Sylvia Blyden’s suggestion that civil society and the media should keep in their files, the resolutions that came out of the conference was right in place for these are the issues we may want to look at, in the next five decades and see what has been achieved. I suggest you visit this site (http://politicosl.com/2012/02/draft-declaration-the-sierra-leone-conference-on-development-and-transformation), for the draft declaration from the conference on Development and Transformation. Again, I was glad to learn from Sylvia Blyden that from what she found out, there was huge public interest in the outcome of the conference, especially as was indicated in the number of newspaper returns she got from Awareness Times.
But what about the issue of allegation of one party buying voter registration slips? I may not want to go by that allegation, but as suggested also by Unisa Sesay, the law enforcement agencies should be on the alert.
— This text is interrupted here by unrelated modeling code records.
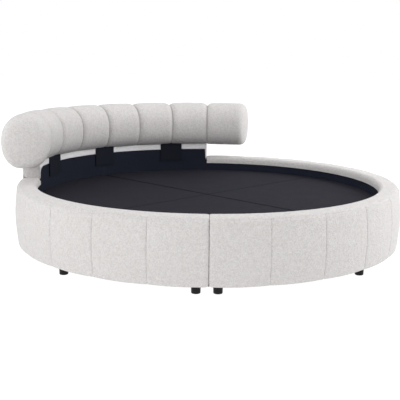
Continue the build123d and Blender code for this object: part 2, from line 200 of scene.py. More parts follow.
def reach(node):
    """Least and most radius, then least and most height, of a CAD node."""
    points = np.array([v.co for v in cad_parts[node].data.vertices])
    radius = np.hypot(points[:, 0], points[:, 1])
    return radius.min(), radius.max(), points[:, 2].min(), points[:, 2].max()


RING_INNER, RING_OUTER, RAIL_BOTTOM, RAIL_TOP = reach("rail_cover_foot")


class Finish:
    """A node material, built step by step."""

    def __init__(self, name):
        self.material = bpy.data.materials.new(name)
        self.material.use_nodes = True
        self.tree = self.material.node_tree
        self.shader = self.tree.nodes["Principled BSDF"]
        self.place = self.add("ShaderNodeTexCoord", {}).outputs["Object"]

    def add(self, kind, inputs, **settings):
        """Adds a node, with each input set to a value or linked to a socket."""
        node = self.tree.nodes.new(kind)
        for key, value in settings.items():
            setattr(node, key, value)
        for key, value in inputs.items():
            if isinstance(value, bpy.types.NodeSocket):
                self.tree.links.new(value, node.inputs[key])
            else:
                node.inputs[key].default_value = value
        return node

    def noise(self, scale, detail=2.0, place=None, distortion=0.0):
        """Smooth noise between 0 and 1."""
        inputs = {"Vector": place or self.place, "Scale": scale, "Detail": detail, "Distortion": distortion}
        return self.add("ShaderNodeTexNoise", inputs).outputs["Fac"]

    def shift(self, amount, scale):
        """The place, pushed about by noise."""
        wander = self.add("ShaderNodeTexNoise", {"Vector": self.place, "Scale": scale}).outputs["Color"]
        centred = self.add("ShaderNodeVectorMath", {0: wander, 1: (0.5, 0.5, 0.5)}, operation="SUBTRACT")
        scaled = self.add("ShaderNodeVectorMath", {0: centred.outputs[0], "Scale": amount}, operation="SCALE")
        return self.add("ShaderNodeVectorMath", {0: self.place, 1: scaled.outputs[0]}).outputs[0]

    def math(self, operation, first, second):
        """One operation on two values."""
        return self.add("ShaderNodeMath", {0: first, 1: second}, operation=operation).outputs[0]

    def between(self, value, low, high, bottom=0.0, top=1.0):
        """The value, stretched from one range to another and held inside it."""
        inputs = {"Value": value, "From Min": low, "From Max": high, "To Min": bottom, "To Max": top}
        return self.add("ShaderNodeMapRange", inputs).outputs["Result"]

    def mix(self, share, first, second):
        """A colour between two others."""
        node = self.add("ShaderNodeMix", {0: share}, data_type="RGBA")
        for index, colour in ((6, first), (7, second)):
            if isinstance(colour, bpy.types.NodeSocket):
                self.tree.links.new(colour, node.inputs[index])
            else:
                node.inputs[index].default_value = (*colour, 1)
        return node.outputs[2]

    def surface(self, colour, roughness, **sockets):
        """Sets or links the shader's sockets."""
        values = {"Base Color": colour, "Roughness": roughness}
        values.update({name.replace("_", " "): value for name, value in sockets.items()})
        for name, value in values.items():
            if isinstance(value, bpy.types.NodeSocket):
                self.tree.links.new(value, self.shader.inputs[name])
            elif isinstance(value, tuple):
                self.shader.inputs[name].default_value = (*value, 1)
            else:
                self.shader.inputs[name].default_value = value

    def bump(self, height, distance, strength):
        """Raises the surface by a height."""
        node = self.add("ShaderNodeBump", {"Height": height, "Distance": distance, "Strength": strength})
        self.tree.links.new(node.outputs["Normal"], self.shader.inputs["Normal"])


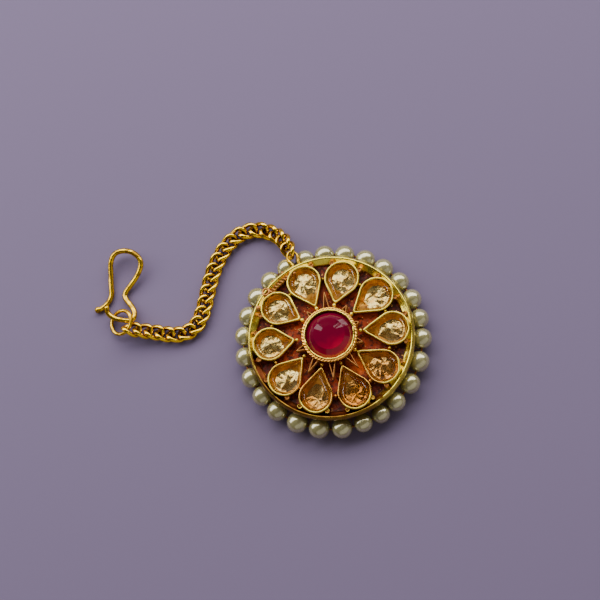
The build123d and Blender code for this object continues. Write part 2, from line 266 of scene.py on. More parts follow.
class TikkaHook(bpy.types.PropertyGroup):
    """Wire hook."""
    wire: length("Wire", "Radius of the hook's wire", 0.475)
    ball: length("Ball", "Radius of the ball at the free end", 0.6)


class TikkaStage(bpy.types.PropertyGroup):
    """Floor, lights and camera."""
    floor: colour("Floor", "Colour of the floor", (0.18, 0.139, 0.25))
    floor_grain: colour("Floor grain", "Colour of the floor's grain", (0.154, 0.119, 0.217))
    sky: colour("Sky", "Colour of the light from all around", (0.80, 0.76, 0.76))
    sky_strength: FloatProperty(name="Sky strength", description="Strength of that light",
                                default=0.07, min=0)
    light_distance: length("Light distance", "Distance from the lights to the part", 350)
    elevation: angle("Elevation", "Height of the camera over the horizon", 74)
    azimuth: angle("Azimuth", "Turn of the camera about the vertical", 2.4)
    roll: angle("Roll", "Roll of the camera about its own axis", 28)
    distance: length("Distance", "Distance from the camera to what it looks at", 300)
    lens: FloatProperty(name="Lens", description="Focal length in millimetres on a 36 mm sensor",
                        default=101.7, unit="CAMERA")
    key: FloatProperty(name="Key light", description="Power of the wide light behind the bail",
                       default=6.4, min=0, unit="POWER")
    front: FloatProperty(name="Front light", description="Power of the low light before the face",
                         default=0.42, min=0, unit="POWER")


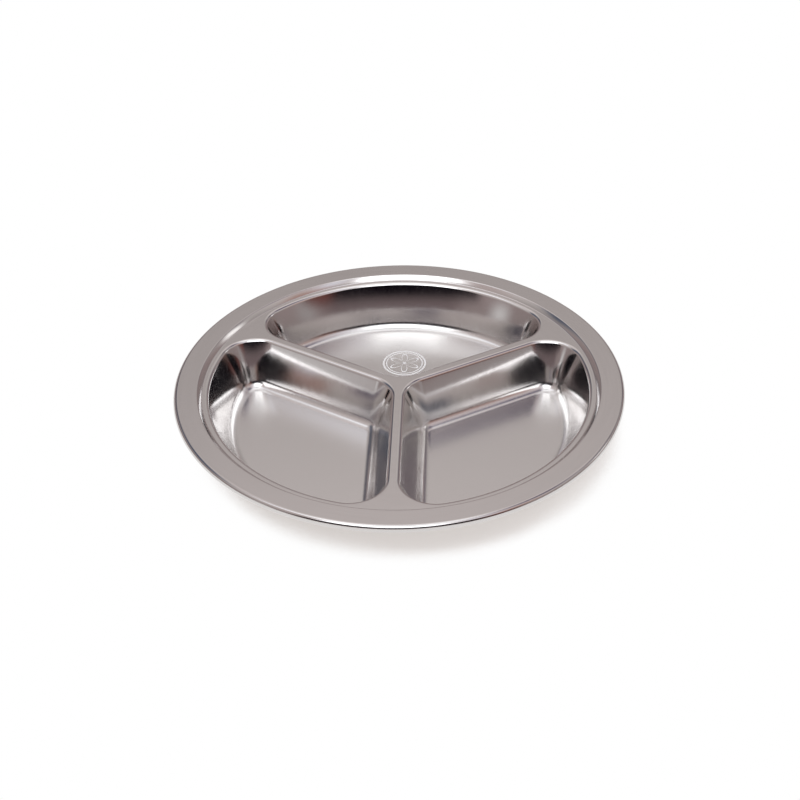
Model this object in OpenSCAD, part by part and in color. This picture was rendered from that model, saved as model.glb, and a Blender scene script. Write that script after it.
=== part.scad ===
// A round divided plate, pressed from one thin steel sheet: a flat rim with a rolled edge,
// a step down to a ledge, and three drafted compartments parted by a three-armed web.
// Z is up, the floors rest on Z = 0, the plate's axis is Z and the front divider runs along -Y.

/* [Overall] */
// Diameter over the rolled edge
plate_d = 260; // [200:2:320]
// Height from the resting face to the top of the rim
plate_h = 30.8; // [24:0.2:36]
// Thickness of the steel sheet
sheet_t = 0.6; // [0.5:0.1:1]
// How much the draft of a drawn wall grows towards its top and shrinks towards its foot, in degrees
wall_bow = 4; // [1:0.5:8]

/* [Rim] */
// Outer radius of the rolled edge
edge_r = 2.3; // [1.6:0.1:2.6]
// How far round the edge is rolled, in degrees
edge_wrap = 215; // [180:5:240]
// Flat width of the rim between the rolled edge and the step
rim_flat_w = 10.8; // [6:0.2:18]

/* [Step] */
// How far the ledge lies below the rim
step_drop = 2.7; // [2.2:0.1:5]
// Outer radius of the bend at the top of the step
step_top_r = 1.1; // [1.1:0.1:1.5]
// Inner radius of the bend at the foot of the step
step_foot_r = 0.7; // [0.4:0.1:1.2]
// Draft of the step's wall half way down, in degrees
step_draft = 42; // [25:1:42]

/* [Ledge and dividers] */
// Flat width of the ledge between the step and the compartments
ledge_w = 1.5; // [1:0.1:5]
// Flat width on top of each divider
divider_w = 3; // [2:0.2:10]

/* [Compartments] */
// Draft of the compartment walls half way down, in degrees
wall_draft = 22; // [14:0.5:28]
// Outer radius of the bend where a wall leaves the ledge
lip_r = 2.7; // [1.4:0.1:4]
// Inner radius of the bend between a wall and the floor
floor_bend_r = 6.6; // [4:0.2:8]
// Plan radius of the floor's corners
floor_corner_r = 4; // [3:0.5:10]

/* [Hidden] */
$fn = 180;

steel_color = [0.72, 0.71, 0.70];
floor_color = [0.78, 0.77, 0.76];

// The three compartments share the circle, and half a share lies on each side of a middle line
compartment_count = 3;
turn = 360 / compartment_count;
half_turn = turn / 2;
right_angle = 90;

// Overrun of a cut past the sheet
cut_over = 1;

// Steps in each bend and wall of a section, and round the arcs of a compartment's plan
bend_steps = 4;
wall_steps = 4;
centre_steps = 8;
corner_steps = 12;
arc_steps = 30;
edge_steps = 12;

// Levels of the upper surfaces
rim_z = plate_h;
ledge_z = rim_z - step_drop;
floor_z = sheet_t;
wall_drop = ledge_z - floor_z;

// Radius of a bowed wall that runs smoothly into a bend at its top and one at its foot
function bow_radius(drop, top_r, foot_r, draft) =
    let (top_share = sin(draft + wall_bow), foot_share = sin(draft - wall_bow))
    (drop - top_r - foot_r + top_r * top_share + foot_r * foot_share) / (top_share - foot_share);

// Horizontal run of such a wall with its bends
function bend_run(drop, top_r, foot_r, draft) =
    let (wall_r = bow_radius(drop, top_r, foot_r, draft))
    (top_r - wall_r) * cos(draft + wall_bow) + (wall_r + foot_r) * cos(draft - wall_bow);

// Points of an arc about a place, both ends included
function arc_points(at, r, from_a, to_a, steps) =
    [for (i = [0:steps]) let (a = from_a + (to_a - from_a) * i / steps) at + r * [cos(a), sin(a)]];

// One face of the sheet down a wall: X is the inset from the bend's start, Y the height.
// depth is how deep under the upper face the line lies.
function wall_line(top_z, drop, top_r, foot_r, draft, depth) =
    let (top_a = draft + wall_bow,
         foot_a = draft - wall_bow,
         wall_r = bow_radius(drop, top_r, foot_r, draft),
         top_at = [0, top_z - top_r],
         wall_at = top_at + (top_r - wall_r) * [cos(top_a), sin(top_a)],
         foot_at = [bend_run(drop, top_r, foot_r, draft), top_z - drop + foot_r],
         wall = arc_points(wall_at, wall_r - depth, top_a, foot_a, wall_steps))
    concat(
        arc_points(top_at, top_r - depth, right_angle, top_a, bend_steps),
        [for (i = [1:wall_steps - 1]) wall[i]],
        arc_points(foot_at, foot_r + depth, 2 * right_angle + foot_a, 3 * right_angle, bend_steps));

// Radii from the plate's axis, from the rolled edge inward
edge_axis_r = plate_d / 2 - edge_r;
step_outer_r = edge_axis_r - rim_flat_w;
step_run = bend_run(step_drop, step_top_r, step_foot_r, step_draft);
ledge_outer_r = step_outer_r - step_run;
pocket_r = ledge_outer_r - ledge_w;

// Plan of a compartment where its lip starts: all bands shrink by the same inset
wall_run = bend_run(wall_drop, lip_r, floor_bend_r, wall_draft);
corner_r = floor_corner_r + wall_run;
corner_offset = divider_w / 2 + corner_r;
corner_axis_r = pocket_r - corner_r;
wall_end = sqrt(pow(corner_axis_r, 2) - pow(corner_offset, 2));
divider_a = right_angle - half_turn;
corner_a = divider_a + atan2(corner_offset, wall_end);
corner_at = corner_axis_r * [cos(corner_a), sin(corner_a)];
centre_at = [0, corner_offset / sin(half_turn)];

// Closed outline of a compartment with its middle line along +Y, drawn in from the lip's start
function pocket_ring(inset) =
    let (r = corner_r - inset,
         mirrored_at = [-corner_at[0], corner_at[1]],
         arc = arc_points([0, 0], pocket_r - inset, corner_a, 2 * right_angle - corner_a, arc_steps))
    concat(
        arc_points(centre_at, r, -right_angle - divider_a, divider_a - right_angle, centre_steps),
        arc_points(corner_at, r, divider_a - right_angle, corner_a, corner_steps),
        [for (i = [1:arc_steps - 1]) arc[i]],
        arc_points(mirrored_at, r, 2 * right_angle - corner_a, 3 * right_angle - divider_a,
                   corner_steps));

// Bead that stiffens the rim, rolled under it
module rolled_edge() {
    section = concat(
        arc_points([0, 0], edge_r, right_angle, right_angle - edge_wrap, edge_steps),
        arc_points([0, 0], edge_r - sheet_t, right_angle - edge_wrap, right_angle, edge_steps));
    color(steel_color) rotate_extrude() translate([edge_axis_r, rim_z - edge_r]) polygon(section);
}

// Flat rim that is gripped and stacked
module rim_flange() {
    color(steel_color) rotate_extrude()
        translate([step_outer_r, rim_z - sheet_t]) square([rim_flat_w, sheet_t]);
}

// Wall from the rim down to the ledge
module step_wall() {
    upper = wall_line(rim_z, step_drop, step_top_r, step_foot_r, step_draft, 0);
    lower = wall_line(rim_z, step_drop, step_top_r, step_foot_r, step_draft, sheet_t);
    color(steel_color) rotate_extrude() translate([step_outer_r, 0]) mirror([1, 0])
        polygon(concat(upper, [for (i = [len(lower) - 1:-1:0]) lower[i]]));
}

// Ledge round the plate and the three flat divider tops, in one flat web
module divider_web() {
    color(steel_color) difference() {
        translate([0, 0, ledge_z - sheet_t]) cylinder(h = sheet_t, r = ledge_outer_r);
        for (step = [0:compartment_count - 1])
            rotate(step * turn) translate([0, 0, ledge_z - sheet_t - cut_over])
                linear_extrude(sheet_t + 2 * cut_over) polygon(pocket_ring(0));
    }
}

// One compartment as a closed shell: lip, drafted walls, floor bend and floor.
// Rings follow the lower face from the floor up to the lip, then the upper face down again.
module compartment(step) {
    upper = wall_line(ledge_z, wall_drop, lip_r, floor_bend_r, wall_draft, 0);
    lower = wall_line(ledge_z, wall_drop, lip_r, floor_bend_r, wall_draft, sheet_t);
    section = concat([for (i = [len(lower) - 1:-1:0]) lower[i]], upper);
    ring_size = len(pocket_ring(0));
    ring_count = len(section);
    points = [for (place = section) for (p = pocket_ring(place[0])) [p[0], p[1], place[1]]];
    sides = [for (k = [0:ring_count - 2]) for (i = [0:ring_size - 1])
        let (j = (i + 1) % ring_size)
        [k * ring_size + i, (k + 1) * ring_size + i, (k + 1) * ring_size + j, k * ring_size + j]];
    under_floor = [for (i = [0:ring_size - 1]) i];
    upper_floor = [for (i = [ring_size - 1:-1:0]) (ring_count - 1) * ring_size + i];
    rotate(step * turn) polyhedron(points = points, faces = concat(sides, [under_floor, upper_floor]));
}

module back_compartment() {
    color(floor_color) compartment(0);
}

module left_compartment() {
    color(floor_color) compartment(1);
}

module right_compartment() {
    color(floor_color) compartment(2);
}

rolled_edge();
rim_flange();
step_wall();
divider_web();
back_compartment();
left_compartment();
right_compartment();
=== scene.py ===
from math import atan2, cos, pi, radians, sin, sqrt

import bpy
from mathutils import Matrix, Vector
from mathutils.geometry import tessellate_polygon


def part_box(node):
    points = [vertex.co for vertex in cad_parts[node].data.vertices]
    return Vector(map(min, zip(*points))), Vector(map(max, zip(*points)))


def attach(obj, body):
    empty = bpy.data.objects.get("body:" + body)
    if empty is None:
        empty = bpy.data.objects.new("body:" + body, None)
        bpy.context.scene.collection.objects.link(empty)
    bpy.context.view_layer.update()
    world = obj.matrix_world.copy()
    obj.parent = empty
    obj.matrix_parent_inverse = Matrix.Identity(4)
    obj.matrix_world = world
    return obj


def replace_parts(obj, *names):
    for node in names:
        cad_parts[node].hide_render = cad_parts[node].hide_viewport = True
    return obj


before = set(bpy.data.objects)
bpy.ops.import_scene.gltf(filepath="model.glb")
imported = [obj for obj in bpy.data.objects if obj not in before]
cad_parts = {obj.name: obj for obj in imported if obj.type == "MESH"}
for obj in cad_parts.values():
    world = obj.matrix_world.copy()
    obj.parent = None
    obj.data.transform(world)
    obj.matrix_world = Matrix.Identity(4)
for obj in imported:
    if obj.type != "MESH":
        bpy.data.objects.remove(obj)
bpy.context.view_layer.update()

MM = 0.001


# Sizes, in metres: levels and the outer radius come from the frame, bends and drafts are named here

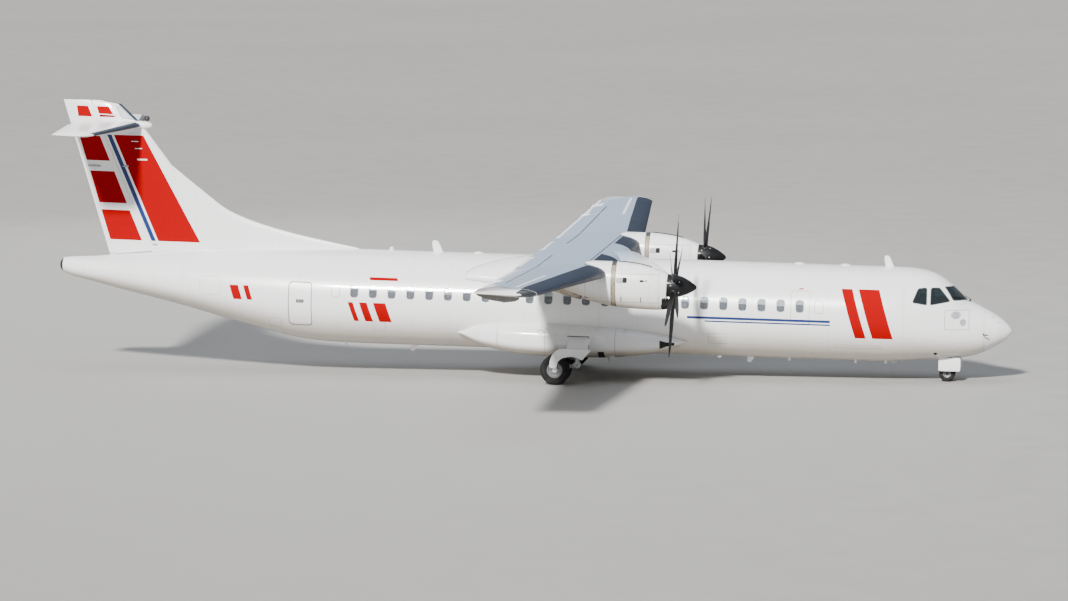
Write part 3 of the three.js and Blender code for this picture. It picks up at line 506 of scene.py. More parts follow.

But Sylvia was cautioned that people do their best to read the electoral act, especially Section 17. That said, I think we need to do more in encouraging people to register, because from what I got from SLBC, I think less than 600,000 Sierra Leoneans have registered so far. The FCC issue is crucial, said Theo Nicol, especially in terms of what direction the council should take at this moment. Revenue collection has not got the needed impact, but should the councils be relying on government for absolute support…? Theo Nicol thinks otherwise. For him, which I also support ‘they (councils) are autonomous …they are elected leaders….they should not depend on government for their sustenance…’ My recent article on the need to mobilize our local revenue supports Theo’s view. (http://www.sierraexpressmedia.com/archives/34603). The councils could strengthen their revenue collection effort and that will go a long way in their survival.
The bottom line though is, I got this pleasant gift from SLBC and thanks to government and the Ministry of Information and above all the team at SLBC.